Com'è fatto un alieno? Sullo schermo ha il corpo di Keanu Reeves. Corpo lasciato nell'action movie, dove i muscoli lavorano ancora nella corsa e nella lotta, per lanciare la mente nelle sfere rarefatte delle nuove tecnologie e nell'allucinazione collettiva di Matrix. Nella sua testa sono stati aperti buchi neri e il suo corpo scarnificato nella virtualità è stato fatto oggetto di nuove esplorazioni e messo in condizione di poter fare ciò che prima era consentito solo ai cartoni animati: correre sui muri, librarsi e ricadere sprofondando in un asfalto che si apre con la morbidezza di una mousse e l'elasticità di una gomma. Ancora una volta Keanu Reeves è per lo spettatore la soglia da attraversare per incontrare un altro universo, un altro sguardo, quello di Klaatu, giunto da una galassia lontana con un avvertimento per l'umanità.

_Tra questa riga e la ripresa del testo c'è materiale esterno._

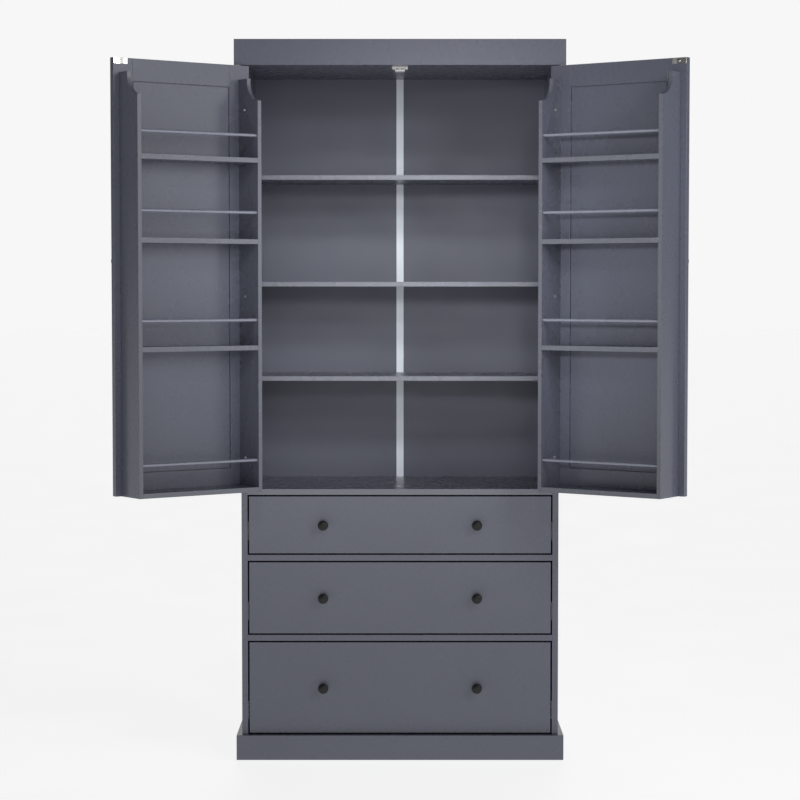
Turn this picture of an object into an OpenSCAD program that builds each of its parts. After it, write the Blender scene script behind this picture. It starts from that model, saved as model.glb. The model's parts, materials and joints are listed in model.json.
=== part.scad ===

Sessant'anni dopo l'Ultimatum alla Terra di Robert Wise, Scott Derrickson recupera un classico della fantascienza aggiornandolo alla mutata condizione politica e ambientale. Era il 1951 quando Klaatu, l'alieno dall'aspetto umano, atterrò sulla Terra. Erano gli anni della Guerra Fredda fra USA e URSS, degli armamenti nucleari e della psicosi del "nemico in casa". Se dobbiamo fare il gioco critico del confronto intertestuale, di quell'edizione l'Ultimatum alla Terra di Derrickson tace il grido di battaglia "Klaatu barada nikto" e mantiene Klatuu e la sua tuta, Gort e il suo casco laser (che reprime sul nascere ogni focolaio violento e antisociale), la sconfinata sfiducia nel sistema, l'intenzione pacifista, la sequenza in cui il mondo si arresta e le immagini di città smarrite e congelate ad ogni latitudine.
Ci troviamo di fronte all'ennesimo film apocalittico, un genere che occupa una posizione centrale nella mappa del cinema contemporaneo e che produce e consuma variazioni sul tema della (nostra) Fine. Avvalendosi di un imponente tessuto di rumori, il film è capace di esprimere la complementare dimensione alienante e umana della vicenda, rimandando al dualismo fra la minuscola intraprendenza degli uomini e la sconfinata potenza del cosmo. Ultimatum alla terra ci rammenta che la rappresentazione degli Stati Uniti non può essere distinta dalla rappresentazione della loro potenza militare e dalla loro implosione attorno al loro cuore di Mela, ferito e aperto. Hollywood procura allora emozioni alternative all'angoscia e alla pratica del pensiero, facendo quello che il cinema fa da oltre un secolo: raccontare la realtà attraverso immagini che funzionano contemporaneamente come un fantasma e come catarsi.